**WHAT IS BEING ASKED**
Keep only the lines from the top of the listing through the one with "return np.array(line) *", and reproduce them unaltered.

==================================================

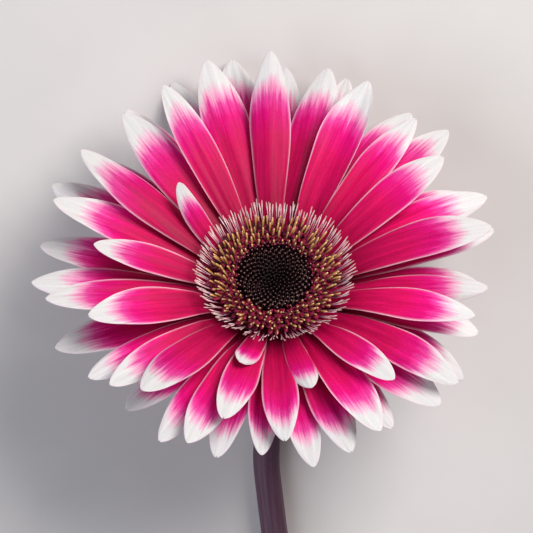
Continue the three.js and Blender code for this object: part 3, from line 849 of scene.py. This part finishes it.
# Sideways place of the stem where it lies flat: [share of that length, sideways].
STEM_SWAY = [
    [0, 1.9], [0.03, 1.1], [0.09, -0.8], [0.15, -2.7], [0.22, -5], [0.42, -12], [0.65, -18], [1, -22],
]
BEND_STEPS = 8
STEM_RINGS = 260
STEM_SIDES = 60
STEM_RIBS = 10
RIB_HEIGHT = 0.06
OUT_OF_ROUND = 0.03
# Rings of the cut end: [share of the radius, how far in from the cut].
CUT_RINGS = [(0.96, -0.12), (0.90, 0.0), (0.6, 0.25), (0.25, 0.6)]


def stem_line():
    """The stem's middle line, by the CAD model's rule: a bend at the neck, then flat with a slow sway."""
    drop = math.pi / 2 - FACE_LEAN
    reach = 2 * GAP - receptacle_end
    start_y = reach * math.cos(drop)
    start_z = HEAD[2] / MM - reach * math.sin(drop)
    bend = (start_z - STEM_RADIUS) / (1 - math.cos(drop))
    line = []
    for i in range(BEND_STEPS):
        slope = drop * (1 - i / BEND_STEPS)
        aside = STEM_SWAY[0][1] * (1 - math.cos(math.pi * i / BEND_STEPS)) / 2
        line.append((aside, start_y + bend * (math.sin(drop) - math.sin(slope)),
                     STEM_RADIUS + bend * (1 - math.cos(slope))))
    flat_start = start_y + bend * math.sin(drop)
    flat_length = STEM_LENGTH - bend * drop
    for share, aside in STEM_SWAY:
        line.append((aside, flat_start + share * flat_length, STEM_RADIUS))
    return np.array(line) * MM + np.array([HEAD[0], HEAD[1], 0])


def smooth_line(points, count):
    """Evenly spaced places on a Catmull-Rom curve through a few points."""
    padded = np.vstack([2 * points[0] - points[1], points, 2 * points[-1] - points[-2]])
    fine = []
    for before, start, end, after in zip(padded, padded[1:], padded[2:], padded[3:]):
        slope = end - before
        bend = 2 * before - 5 * start + 4 * end - after
        turn = 3 * start - before - 3 * end + after
        for t in np.linspace(0, 1, 24, endpoint=False):
            fine.append(0.5 * (2 * start + slope * t + bend * t ** 2 + turn * t ** 3))
    fine = np.array(fine + [points[-1]])
    walked = np.concatenate([[0], np.cumsum(np.linalg.norm(np.diff(fine, axis=0), axis=1))])
    wanted = np.linspace(0, walked[-1], count)
    return np.stack([np.interp(wanted, walked, fine[:, k]) for k in range(3)], 1)


def stalk():
    """The stalk: faintly ribbed, not quite round, and cut across at its end."""
    line = smooth_line(stem_line(), STEM_RINGS)
    ways = np.gradient(line, axis=0)
    ways /= np.linalg.norm(ways, axis=1)[:, None]
    points, faces, along, blade, cut = [], [], [], [], []
    level = np.array([1.0, 0, 0])
    for i in range(STEM_RINGS):
        share = i / (STEM_RINGS - 1)
        level = level - ways[i] * (level @ ways[i])
        level /= np.linalg.norm(level)
        other = np.cross(ways[i], level)
        for k in range(STEM_SIDES):
            turn = 2 * math.pi * k / STEM_SIDES
            rib = RIB_HEIGHT * math.cos(STEM_RIBS * turn + 0.8 * math.sin(share * 9))
            rib += OUT_OF_ROUND * math.cos(3 * turn + share * 5)
            radius = STEM_RADIUS - 0.07 + rib
            points.append(line[i] + radius * MM * (math.cos(turn) * level + math.sin(turn) * other))
            along.append(share)
            blade.append((radius * math.cos(turn), radius * math.sin(turn), share * STEM_LENGTH))
            cut.append(0.0)
    for i in range(STEM_RINGS - 1):
        for k in range(STEM_SIDES):
            a, b = i * STEM_SIDES + k, i * STEM_SIDES + (k + 1) % STEM_SIDES
            faces.append((a, b, b + STEM_SIDES, a + STEM_SIDES))
    faces.append(tuple(reversed(range(STEM_SIDES))))
    last = edge = (STEM_RINGS - 1) * STEM_SIDES
    for size, depth in CUT_RINGS:
        first = len(points)
        for k in range(STEM_SIDES):
            points.append(line[-1] - ways[-1] * depth * MM + (points[last + k] - line[-1]) * size)
            along.append(1.0)
            blade.append(tuple(np.array(blade[last + k]) * [size, size, 1]))
            cut.append(1.0 if size > 0.5 else 0.7)
        for k in range(STEM_SIDES):
            after = (k + 1) % STEM_SIDES
            faces.append((edge + k, edge + after, first + after, first + k))
        edge = first
    faces.append(tuple(edge + k for k in range(STEM_SIDES)))
    values = {"along": along, "blade": blade, "cut": cut}
    finished("stalk", points, faces, stalk_skin(), ["stem"], values)


# ---- Studio ----
CAMERA_ELEVATION = math.radians(85)
CAMERA_DISTANCE = 0.70
VIEW_WIDTH = 0.1268              # what the frame takes in, across, at the head
SENSOR = 36
# Where the camera aims, in millimetres: above the middle of the head, then left and up in the frame.
AIM_ABOVE = 5.6
AIM_LEFT = 1.9
AIM_UP = 2.0

# The lights' places from the head, in metres.
KEY_PLACE = (-0.40, -0.44, 0.56)
KEY_SIZE = 0.45
KEY_POWER = 8.7
KEY_COLOUR = "#fff6f0"
FILL_PLACE = (0.54, 0.22, 0.52)
FILL_SIZE = 0.70
FILL_POWER = 3.5
FILL_COLOUR = "#f2f5ff"
ROOM_COLOUR = "#f4f4f6"
ROOM_STRENGTH = 0.16
FLOOR_REACH = 3.0                # metres from the middle of the floor to its edges


def camera():
    """Looks almost straight down on the bloom, with the top of the bloom at the top of the frame."""
    toward = Vector((0, -math.cos(CAMERA_ELEVATION), math.sin(CAMERA_ELEVATION)))
    up = Vector((0, -math.sin(CAMERA_ELEVATION), -math.cos(CAMERA_ELEVATION)))
    right = up.cross(toward)
    aim = Vector(from_head([[0, 0, AIM_ABOVE]])[0]) - right * AIM_LEFT * MM + up * AIM_UP * MM
    data = bpy.data.cameras.new("camera")
    data.sensor_width = SENSOR
    data.lens = SENSOR * CAMERA_DISTANCE / VIEW_WIDTH
    data.clip_end = 20
    made = bpy.data.objects.new("camera", data)
    bpy.context.scene.collection.objects.link(made)
    made.location = aim + toward * CAMERA_DISTANCE
    made.rotation_mode = "QUATERNION"
    made.rotation_quaternion = Matrix((right, up, toward)).transposed().to_quaternion()
    bpy.context.scene.camera = made


def softbox(name, offset, size, power, colour):
    """A square soft light that faces the head."""
    data = bpy.data.lights.new(name, "AREA")
    data.size = size
    data.energy = power
    data.color = linear(colour)[:3]
    made = bpy.data.objects.new(name, data)
    bpy.context.scene.collection.objects.link(made)
    made.location = Vector(HEAD) + Vector(offset)
    made.rotation_mode = "QUATERNION"
    made.rotation_quaternion = (-Vector(offset)).to_track_quat("-Z", "Y")


def studio():
    """A pale card floor, a key light and a fill light, and a little light from all round."""
    mesh = bpy.data.meshes.new("floor")
    corners = [(-1, -1), (1, -1), (1, 1), (-1, 1)]
    mesh.from_pydata([(x * FLOOR_REACH, y * FLOOR_REACH, 0) for x, y in corners], [], [(0, 1, 2, 3)])
    mesh.materials.append(studio_card())
    floor = bpy.data.objects.new("floor", mesh)
    bpy.context.scene.collection.objects.link(floor)
    floor.location.z = cad_box[0][2]
    softbox("key_light", KEY_PLACE, KEY_SIZE, KEY_POWER, KEY_COLOUR)
    softbox("fill_light", FILL_PLACE, FILL_SIZE, FILL_POWER, FILL_COLOUR)
    world = bpy.data.worlds.new("studio")
    world.use_nodes = True
    background = world.node_tree.nodes["Background"]
    background.inputs["Color"].default_value = linear(ROOM_COLOUR)
    background.inputs["Strength"].default_value = ROOM_STRENGTH
    bpy.context.scene.world = world
    # The hex values show as they are written.
    bpy.context.scene.view_settings.view_transform = "Standard"


camera()
studio()
make_petals()
eye_buds()
disc_florets()
outer_stalks()
receptacle()
# Bract: tough leafy skin under a fine down, matt green that turns reddish at its point.
bract_skin = tissue("bract_skin", BRACT_STOPS, darkest=0.75, lightest=1.2, roughness=0.6,
                    grain=0.5, relief=0.1)
for bract_row in BRACT_ROWS:
    bracts(bract_skin, bract_row)
stalk()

==================================================

**SOLUTION BELOW**
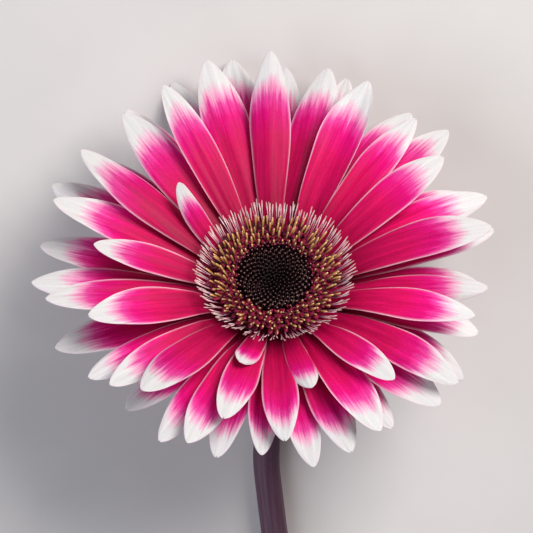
Continue the three.js and Blender code for this object: part 3, from line 849 of scene.py. This part finishes it.
# Sideways place of the stem where it lies flat: [share of that length, sideways].
STEM_SWAY = [
    [0, 1.9], [0.03, 1.1], [0.09, -0.8], [0.15, -2.7], [0.22, -5], [0.42, -12], [0.65, -18], [1, -22],
]
BEND_STEPS = 8
STEM_RINGS = 260
STEM_SIDES = 60
STEM_RIBS = 10
RIB_HEIGHT = 0.06
OUT_OF_ROUND = 0.03
# Rings of the cut end: [share of the radius, how far in from the cut].
CUT_RINGS = [(0.96, -0.12), (0.90, 0.0), (0.6, 0.25), (0.25, 0.6)]


def stem_line():
    """The stem's middle line, by the CAD model's rule: a bend at the neck, then flat with a slow sway."""
    drop = math.pi / 2 - FACE_LEAN
    reach = 2 * GAP - receptacle_end
    start_y = reach * math.cos(drop)
    start_z = HEAD[2] / MM - reach * math.sin(drop)
    bend = (start_z - STEM_RADIUS) / (1 - math.cos(drop))
    line = []
    for i in range(BEND_STEPS):
        slope = drop * (1 - i / BEND_STEPS)
        aside = STEM_SWAY[0][1] * (1 - math.cos(math.pi * i / BEND_STEPS)) / 2
        line.append((aside, start_y + bend * (math.sin(drop) - math.sin(slope)),
                     STEM_RADIUS + bend * (1 - math.cos(slope))))
    flat_start = start_y + bend * math.sin(drop)
    flat_length = STEM_LENGTH - bend * drop
    for share, aside in STEM_SWAY:
        line.append((aside, flat_start + share * flat_length, STEM_RADIUS))
    return np.array(line) * MM + np.array([HEAD[0], HEAD[1], 0])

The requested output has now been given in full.